MGK'dan Azerbaycan'a destek: Azerbaycan'ın toprak bütünlüğüne vurgu yapıldı
Milli Güvenlik Kurulu (MGK) toplantısının ardından yayımlanan bildiride Güney Kafkasya'da kalıcı barışa giden yolun Azerbaycan'ın kayıtsız şartsız toprak bütünlüğünün tesisiyle açılabileceği hususunun, başta Ermenistan olmak üzere taraflara hatırlatıldığı ifade edildi.
Cumhurbaşkanı Recep Tayyip Erdoğan başkanlığında, Cumhurbaşkanlığı Külliyesi'nde yapılan MGK toplantısının ardından bildiri yayımlandı.
Cumhurbaşkanlığı İletişim Başkanlığının sosyal medya hesabından paylaşılan bildiriye göre toplantıda, PKK/KCK-PYD/YPG, FETÖ ve DEAŞ terör örgütleri başta olmak üzere milli birlik ve beraberlik ile bekaya yönelik her türlü tehdit ve tehlikeye karşı yurt içinde ve yurt dışında azim, kararlılık ve başarıyla icra edilen operasyonlar hakkında Kurula bilgi sunuldu.
Bildiride, Suriye halkının PKK/KCK-PYD/YPG terör örgütüne karşı gösterdiği meşru direnişin, masum insanları katleden, çocukları zorla silah altına alan ve ülkenin tabii kaynaklarını sömüren bu taşeron örgütün, barış ve huzurun önündeki en büyük engel olduğunu teyit ettiği belirtildi.

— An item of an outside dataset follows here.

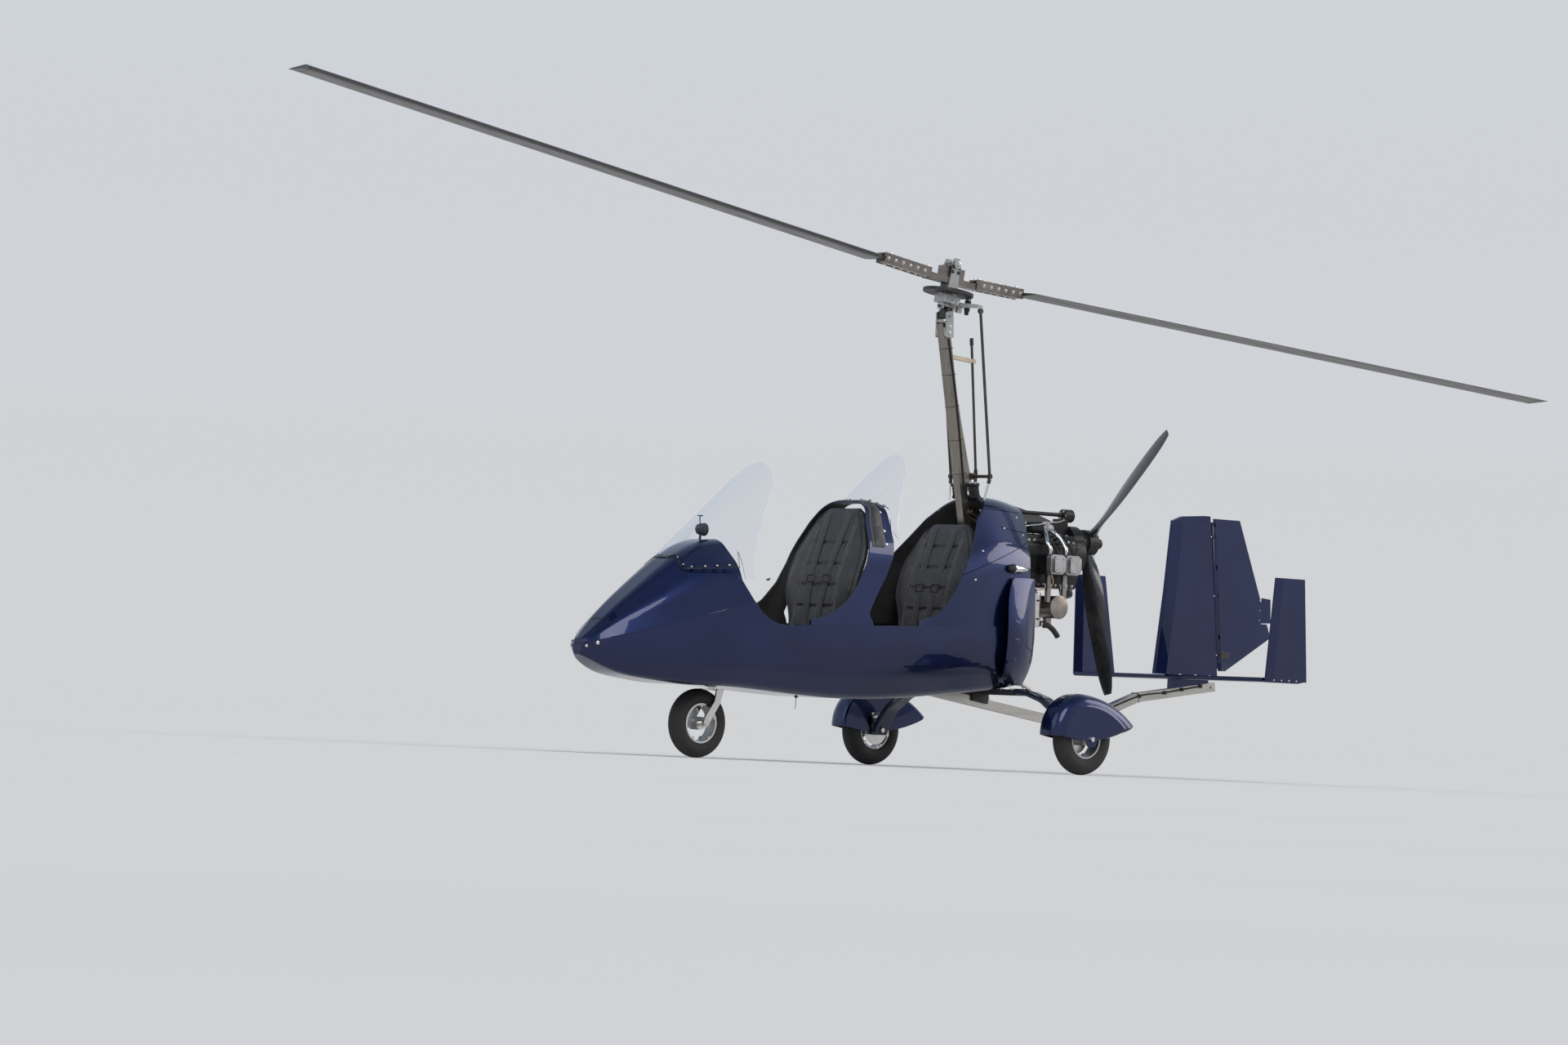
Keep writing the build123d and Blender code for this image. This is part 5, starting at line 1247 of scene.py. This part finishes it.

Bölücü terör örgütünün bölgeden temizlenmesi yönündeki kararlılığın vurgulandığı bildiride, bu 'cinayet şebekesine' destek vermeyi sürdüren aktörlere, uluslararası hukuk ve insan haklarından kaynaklanan yükümlülükleri ile müttefiklik mesuliyetlerinin hatırlatıldığı aktarıldı.
Toplantıda Türkiye'nin, yaklaşık yarım asırdır önemli sınamalarla karşı karşıya kalan dost ve kardeş Irak halkına azami desteği sunmaya devam edeceğine dikkat çekilerek, barış içinde bir arada yaşama kültürünün ülkedeki en müstesna örneklerinden birini teşkil eden Kerkük'teki huzurun muhafazasının ve ülkedeki terör örgütlerinin tamamen bertaraf edilmesinin, bölgeye yönelik siyasetin esasları arasında yer aldığının altı çizildi.
Bildiride, Birleşmiş Milletler Barış Gücü'nün Kuzey Kıbrıs Türk Cumhuriyeti'nin (KKTC) egemenliğine ve Kıbrıs Türklerinin en temel insani ihtiyaçlarına yönelik çifte standartlı tutum ve faaliyetlerinin tarafsızlık yükümlülüğüyle bağdaşmadığı ve itibarını zedelediği, bu çerçevede, barış gücünün KKTC'deki faaliyetlerinin KKTC makamlarıyla varacağı bir yazılı mutabakat yoluyla hukuki zemine oturtulması ihtiyacının bir kez daha ortaya çıktığı ifade edildi.